I put in my “Mac OS X Installer DVD” for Snow Leopard and looked around for that utility. (I had to make all the invisible files and folders visible first). But I couldn’t find it! I found “Utilities” folder in the invisible “Applications” folder, and all the usual utilities from the utilities menu when you boot from Install DVD were there, except there isn’t a stand alone utility for “Restore System from Backup…”
I understand now that I have to run the installer itself from the DVD to get that feature. But I didn’t want my Mac out of commission for 14 hours (it says now while running) because I was booted only from the DVD. Now I’m running the installer Restoring app while booted in regular Snow Leopard. I just hope the installer.app doesn’t mind the multitasking while I restore. I’m watching the Activities Monitor disk activity to monitor the progress and actual read/write speeds.
This is way cooler than running the Snow Leopard DVD OS where I can’t do anything for 14 hours during the restore. I noticed you posted this a year ago today, and no other comments had been posted yet.
The following command works for “Mac OS X Install DVD” for Snow Leopard:
sudo “/Volumes/Mac OS X Install DVD/System/Installation/CDIS/Mac OS X Installer.app/Contents/MacOS/Mac OS X Installer” “/Volumes/Mac OS X Install DVD/System/Installation/Packages/OSInstall.mpkg”
Note, the quotes are ” and not “ and ”. The straight quote only works, I tried the copy/paste from the above post into the terminal and the slanted start and end quotes pasted instead of the regular ” quote. I guess Unix doesn’t understand the different ascii characters, as it is very Case Sensitive too! (Different ASCII characters for a and A, b and B, etc.) (Also I replaced “Mac OS X Install Disc 1″ with “Mac OS X Install DVD”)
Thanks for the Hint!
Tom
I just noticed when posting this post, the quotes changed again! You’ll have to paste it into the terminal then back up and replace the quotes with straight quotes.
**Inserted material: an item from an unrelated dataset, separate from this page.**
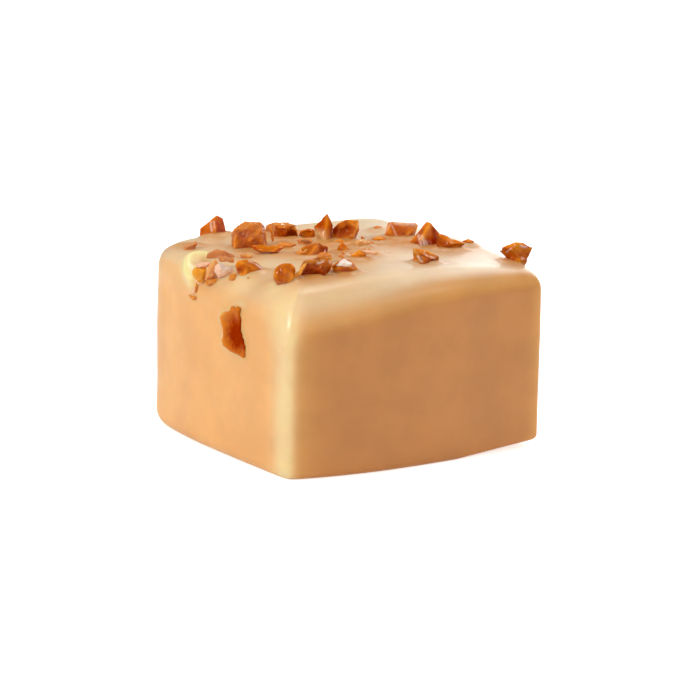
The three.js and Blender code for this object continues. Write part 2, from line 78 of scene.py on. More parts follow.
# Where each bit stands on the top (x, y) or at its rim (x, y, z), its thickness and its outline
# seen from in front as (across, up). Then what only some have:
# free - it lies free on the coating, this far forward, and has no sunk foot
# turn - a turn of its own, in degrees
# front - corners that stand proud of the outline (across, up, depth)
# hollow - the middle and half sizes of a hollow broken out of it (across, out, up), painted darker inwards
# as shade
# soft - how rounded its edges are, in millimetres
# dish - how deep its broken faces are dished
# grain - how crumbly its surface is, in millimetres
# dark - how dark it is at its left and at its right, partly its own colour and partly painted shade
# rim, glaze - how strong the painted highlight along its thin edges is, and how far the coating has run
# over it
# foot, milky - how high its milky foot reaches, and how much milkier it is at the left
# pale - painted highlights as pale streaks, each from (across, up) to (across, up) with its width
# tone - a colour of its own
BITS = {
    "back_left_wedge": dict(
        at=(-5.3, 13.6), thickness=1.5, rim=0.9, dark=(0.0, 0.6), dish=0.03,
        pale=(((-0.35, 1.3), (-0.2, 0.5), 0.1), ((0.0, 1.35), (0.05, 0.8), 0.07)),
        outline=((-1.4, 0), (-1.35, 0.6), (0.25, 1.95), (0.85, 1.65), (1.45, 0.2)),
        front=((0.1, 0.15, 0.9),),
    ),
    "nut_like_lump": dict(
        at=(-5.9, 6.1), thickness=2.7, dark=(0.75, 0.6), soft=0.28, rim=0.9, dish=0.03,
        grain=0.07, glaze=0.1,
        outline=((-1.7, 0), (-1.75, 1.3), (-1.4, 1.95), (-0.5, 2.4), (1.1, 2.5), (1.45, 1.9),
            (1.75, 0.1)),
        front=((-1.45, 0, 1.2), (-1.4, 1.2, 1.15), (-0.95, 1.85, 1.0), (1.15, 1.9, 1.0),
            (1.6, 0.2, 1.2), (0.05, 1.0, 1.5)),
    ),
    "boat": dict(
        at=(-5.84, 2.88, 17.5), free=0.3, thickness=1.3, rim=1.0,
        outline=((-1.61, 0.65), (-1.41, 0.2), (-0.8, -0.05), (0.92, -0.05), (1.62, 0.55),
            (1.0, 0.68), (-0.8, 0.72)),
        hollow=((0.1, -0.3, 0.95), (1.35, 0.6, 0.6)),
    ),
    "glazed_ridge": dict(
        at=(0.2, 9.6), thickness=1.6, dark=(0.4, 0.4), glaze=0.25,
        outline=((-1.9, 0), (-1.8, 0.7), (-1.15, 1.05), (0.3, 1.0), (1.0, 0.8), (1.3, 0)),
    ),
    "dark_hollow": dict(
        at=(-1.2, 7.5), thickness=1.6, dark=(0.1, 0.9), rim=1.0,
        outline=((-1.4, 0), (-0.8, 1.3), (0.95, 1.35), (1.25, 0.9), (1.2, 0)),
        front=((-0.55, 1.1, 0.4), (-1.05, 0, 0.55), (0.3, 1.05, 0.5), (1.05, 0.05, 0.8)),
        hollow=((0.8, -0.75, 0.5), (0.6, 0.75, 0.55)),
    ),
    "tall_peak": dict(
        at=(1.1, 4.0), thickness=1.5, dark=(0.0, 0.7), foot=1.4, milky=3, rim=0.4,
        outline=((-1.0, 1.4), (0.25, 2.7), (0.8, 1.5), (0.8, 0), (-0.7, 0)),
        front=((0.15, 1.5, 0.45), (0.1, 0, 0.85)),
    ),
    "bowl": dict(
        at=(2.9, 3.5), thickness=1.7, dark=(1, 0.6), rim=1.0, dish=0.03,
        outline=((-1.1, 0), (-1.05, 0.95), (-0.45, 1.6), (0.25, 1.95), (1.45, 1.85), (1.55, 1.0),
            (1.0, 0)),
        front=((-0.85, 0, 0.8), (0.9, 0.25, 0.85), (1.3, 1.25, 0.6)),
        hollow=((0.25, -2.0, 1.1), (1.45, 1.65, 1.15)),
    ),
    "broad_low_wedge": dict(
        at=(-3.7, -1.0), thickness=2.2, dark=(1, 0.8), foot=0.1, soft=0.15, dish=0.04,
        outline=((-2.2, 0), (-0.8, 0.8), (0.35, 1.25), (0.75, 1.35), (1.8, 0.85), (1.5, 0.1)),
        front=((-0.6, 0, 1.6), (1.1, 0.1, 1.0), (0.8, 0.95, 0.4)),
    ),
    "small_triangle": dict(
        at=(-0.3, -1.7), thickness=1.0, dark=(0.2, 0.2), rim=0.7,
        outline=((-0.95, 0.1), (-0.55, 0.7), (-0.2, 1.0), (0.25, 0.6), (0.85, 0)),
        front=((-0.1, 0, 0.6),),
    ),
    "pale_lump": dict(
        at=(2.3, -0.6), thickness=1.1, dark=(0, 0), glaze=0.75, rim=1.0, soft=0.1,
        outline=((-0.9, 0.1), (-0.65, 0.6), (0, 0.78), (0.85, 0.5), (0.8, 0.1)),
    ),
    "front_flake": dict(
        at=(-0.9, -5.1), thickness=1.1, turn=-8, dark=(0.1, 0.1), rim=0.8,
        outline=((-0.85, 0), (-0.75, 0.35), (0, 0.85), (0.6, 0.6), (0.95, 0)),
        front=((0.05, 0.55, 0.3), (0.25, 0, 0.6)),
    ),
    "long_wedge": dict(
        at=(7.7, 0.9), thickness=1.8, dark=(0, 0.6), glaze=0.05, rim=1.0, dish=0.03,
        pale=(((-0.5, 1.48), (1.4, 1.36), 0.2), ((-1.6, 0.2), (-0.95, 1.35), 0.07),
            ((-0.9, 1.3), (-0.35, 0.2), 0.05)),
        outline=((-1.8, 0.1), (-1.2, 1.45), (-0.75, 1.5), (1.5, 1.4), (1.65, 1.1), (1.2, 0), (0, 0)),
        front=((-1.05, 1.2, 0.3), (1.15, 0.8, 0.6), (-0.35, 0, 0.9), (-1.15, 0.7, 0.5)),
    ),
    "right_peak": dict(
        at=(7.2, -3.1), thickness=1.8, dark=(0.1, 0.6), foot=0.15, rim=0.9, dish=0.03,
        pale=(((-0.1, 0.95), (0.15, 0.2), 0.12), ((0.25, 0.95), (0.5, 0.2), 0.14),
            ((0.6, 0.6), (0.8, 0.1), 0.07)),
        outline=((-1.5, 0), (0.6, 2.25), (1.0, 2.2), (1.9, 1.15), (1.85, 0.1)),
        front=((0.2, 0.9, 0.85), (0, 0, 1.4), (1.3, 0.2, 0.95), (1.15, 1.5, 0.4)),
    ),
    "pointed_wedge": dict(
        at=(8.8, -5.7), thickness=1.3, dark=(0.15, 0.15), rim=0.8,
        outline=((-1.35, 0), (-1.1, 1.3), (-0.75, 1.45), (0.25, 0.95), (1.5, 0.55), (1.3, 0.3),
            (-0.65, 0)),
        front=((-1.05, 0, 0.6), (0.25, 0.6, 0.6)),
    ),
    "rough_bit": dict(
        at=(3.2, -10.0), thickness=1.4, dark=(0.0, 0.6), rim=1.0,
        pale=(((-0.65, 0.7), (-0.35, 0.35), 0.1), ((-0.1, 1.0), (0.2, 0.8), 0.06),
            ((0.5, 0.75), (0.9, 0.5), 0.05)),
        outline=((-1.1, 0.2), (-1.1, 1.35), (-0.6, 1.3), (0.25, 1.15), (1.3, 0.6), (1.2, 0.2),
            (0.15, 0)),
        front=((-0.4, 1.0, 0.6), (-0.3, 0, 1.5), (0.6, 0.5, 0.65)),
    ),
    "corner_bit": dict(
        at=(12.6, -10.9), thickness=1.4, dark=(0.0, 0.15), rim=0.9, foot=0.15,
        pale=(((0.65, 1.62), (1.15, 1.5), 0.1), ((-0.75, 0.9), (-0.3, 1.4), 0.05)),
        outline=((-1.15, 0.85), (-1.1, 1.4), (0.1, 1.95), (0.9, 1.85), (1.65, 1.4), (1.0, 0),
            (-0.1, 0.2)),
        front=((-0.2, 1.2, 0.5), (0.85, 0.2, 0.6), (0.3, 1.7, 0.4)),
    ),
    "round_flake": dict(
        at=(-10.6, -7.9), thickness=0.9, dark=(0.6, 0.4), foot=0.15, soft=0.2, dish=0.03,
        outline=((-1.25, 0.3), (-1.15, 1.0), (-0.75, 1.45), (-0.2, 1.68), (0.5, 1.6), (0.9, 1.1),
            (0.8, 0.4), (0, 0), (-0.8, 0)),
        front=((-1.15, 0.45, 0.6), (-0.75, 0, 0.95), (-0.1, 0, 1.1), (0.5, 0.3, 0.8),
            (0.55, 1.05, 0.5), (-0.35, 1.35, 0.45), (-0.9, 0.95, 0.5), (-0.25, 0.75, 0.95)),
    ),
    "crested_bit": dict(
        at=(-8.0, -8.2), thickness=1.6, dark=(0.8, 0.4), foot=0.15, rim=1.0,
        pale=(((0.55, 1.4), (1.0, 1.55), 0.08), ((1.55, 1.5), (1.65, 1.3), 0.07)),
        outline=((-1.7, 0), (-0.8, 1.4), (0.1, 1.55), (0.6, 1.8), (1.2, 1.65), (1.7, 1.8),
            (1.8, 1.15), (1.3, 0)),
        front=((-1.45, 0, 0.7), (-0.55, 1.3, 0.55), (1.3, 1.0, 0.7), (1.05, 0, 0.9)),
        hollow=((0.1, -1.75, 0.35), (1.35, 1.35, 0.8)),
    ),
    "glossy_bit": dict(
        at=(-5.2, -9.1), thickness=1.5, dark=(0.55, 0.8), rim=0.9, dish=0.02,
        outline=((-1.1, 0.65), (-0.45, 1.15), (0.05, 1.45), (0.85, 1.05), (1.35, 0.5), (0.95, 0),
            (-0.7, 0)),
        front=((-0.85, 0.35, 0.6), (-0.35, 0.9, 0.72), (0.55, 0.8, 0.72), (0.95, 0.4, 0.6),
            (0, 0, 0.85)),
    ),
    "almond_bit": dict(
        at=(-11.5, -3.2), thickness=1.4, dark=(0.5, 1), foot=0.15, rim=0.5, soft=0.12, dish=0.03,
        pale=(((-0.2, 1.12), (0.35, 0.95), 0.07), ((0.5, 0.85), (1.2, 0.35), 0.09)),
        outline=((-1.5, 0.65), (-1.25, 1.1), (-0.3, 1.25), (0.65, 0.9), (1.4, 0.25), (0.2, 0),
            (-1.1, 0)),
        front=((-0.35, 0.85, 0.55), (1.1, 0.25, 0.4), (-0.65, 0, 0.8)),
    ),
    "amber_flake": dict(
        at=(-13.56, 1.67, 16.19), free=0.45, thickness=0.9, tone="amber", soft=0.1,
        outline=((-0.91, 0.79), (0.19, 0.83), (0.24, 0.66), (0.1, -0.05), (-0.08, -0.66),
            (-0.56, -0.58), (-1.0, -0.05), (-1.13, 0.4)),
    ),
    "rosy_facet": dict(
        at=(-13.56, 1.67, 16.19), free=0.35, thickness=0.8, tone="rosy", soft=0.1,
        outline=((-0.87, 1.09), (-0.25, 1.32), (0.55, 1.27), (0.63, 1.09), (0.28, 0.8),
            (-0.69, 0.76)),
    ),
    "ridge_facet": dict(
        at=(-13.05, 0.75, 16.61), free=0.35, thickness=0.9, tone="tawny", soft=0.08, rim=1.0,
        outline=((0.13, 1.3), (0.4, 1.04), (0.04, 0.38), (0.04, -0.51), (-0.13, -0.77),
            (-0.84, -0.69), (-0.66, 0.11), (-0.49, 0.73)),
    ),
    "milky_facet": dict(
        at=(-12.7, -0.45, 16.78), free=0.4, thickness=1.2, tone="milky", soft=0.1, rim=0.9,
        outline=((-0.46, 0.99), (0.86, 0.46), (0.91, 0.02), (0.42, -0.25), (-0.55, -0.51),
            (-0.91, 0.11), (-0.86, 0.64)),
    ),
    "glazed_mound": dict(
        at=(-10.6, 3.6, 17.1), thickness=1.9, tone="mauve", soft=0.3,
        outline=((-1.5, 0), (-1.3, 0.5), (-0.45, 0.9), (0.4, 0.85), (1.35, 0.3), (1.3, -0.3)),
        front=((-0.45, 0.2, 0.7), (0.75, 0.2, 0.6)),
    ),
    "under_sliver": dict(
        at=(-13.4, 0.3, 15.9), free=0.35, thickness=0.7, tone="ochre", soft=0.06, rim=1.0,
        outline=((-0.85, -0.18), (-0.57, 0.17), (0.32, 0.3), (0.85, 0.08), (0.32, -0.27),
            (-0.57, -0.36)),
    ),
    "small_chip": dict(
        at=(-12.77, -2.17, 16.64), free=0.35, thickness=0.9, tone="ochre", soft=0.12,
        outline=((-0.45, -0.04), (-0.2, 0.36), (0.19, 0.45), (0.6, 0.22), (0.56, -0.3),
            (0.19, -0.52), (-0.3, -0.4)),
    ),
}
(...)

The Command is: (with straight quotes ” ” “)
sudo “/Volumes/Mac OS X Install DVD/System/Installation/CDIS/Mac OS X Installer.app/Contents/MacOS/Mac OS X Installer” “/Volumes/Mac OS X Install DVD/System/Installation/Packages/OSInstall.mpkg”
Tom
One more try:
Great tip (after changing quotes)
This works with the snow leopard DVD
sudo "/Volumes/Mac OS X Install DVD/System/Installation/CDIS/Mac OS X Installer.app/Contents/MacOS/Mac OS X Installer" "/Volumes/Mac OS X Install DVD/System/Installation/Packages/OSInstall.mpkg"
Lee
I only had a “OSX SL server DVD”, but this trick made the restore run on my SL MacBook
Thanks!
I had some success with this, but ran into a problem. After following the outlined procedure, the permissions/owners of the recovered system were all wrong. I was the owner of everything and everything was in my group and the system wouldn’t boot.
I ran repair permissions on the recovered system and then was able to boot, but even that wasn’t quite enough. I ended up doing chown -R root . && chgrp -R wheel in /System, /LIbrary, /Applications. Probably this isn’t quite correct, but the recovered system now seems to work.
Maybe I should have used newgrp -l to get a shell to run the Installer? Or maybe I should have let it boot to the new system (I didn’t).